The lender funded more than £150 million of new UK care beds in 2024 and opened nine new care homes. 

Puma Property Finance provided loans for the development of more than £150 million of care homes across the UK last year. In doing so, it has added more than 400 new care beds in Surrey, Devon, Oxfordshire, Leicestershire and Essex. 

The beds are in addition to the nine new care homes that opened during the year of which Puma funded the development. This delivered a further 600 plus beds in various locations including Shropshire, Greater Manchester, Oxfordshire, Cambridgeshire, West Sussex, Kent, and Hampshire. 

“The UK care home industry… relies heavily on new build developments to keep up with the ever-growing demand and ageing supply,” said Tony Throp, director and head of healthcare at Puma Property Finance. 

“From our experience, larger lenders and mainstream banks typically focus on refinancing existing care homes, instead of funding new-build developments, because, by their very nature, there can be potential development risk,” he continued. 

A strong outlook

Between the beds opened and those currently under construction, Puma supported the development of more than 1,000 beds last year which makes up almost a quarter of new beds added to the UK care home market according to Savills UK. 

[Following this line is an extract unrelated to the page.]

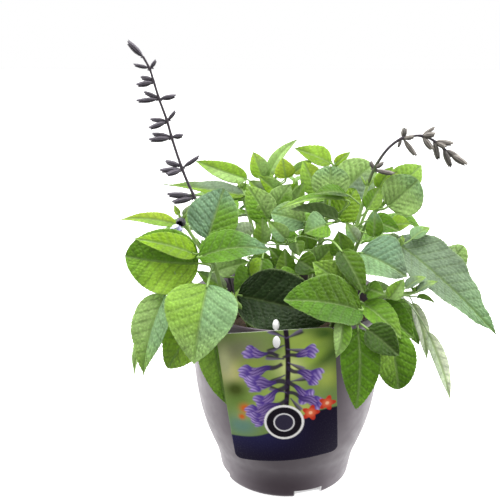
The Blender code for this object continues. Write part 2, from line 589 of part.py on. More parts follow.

Overall, Puma says that it has now funded more than £665 million of care homes across 39 schemes and approximately 2,800 care beds since 2018. 

Demand is driven by the fact that the UK’s over-65s population is set to reach 15.3 million by 2030 and 18.8 million by 2050, according to Knight Frank. 

Valued at £26 billion a year according to research from LaingBuisson, Throp characterises the outlook for the UK care home industry as “strong”.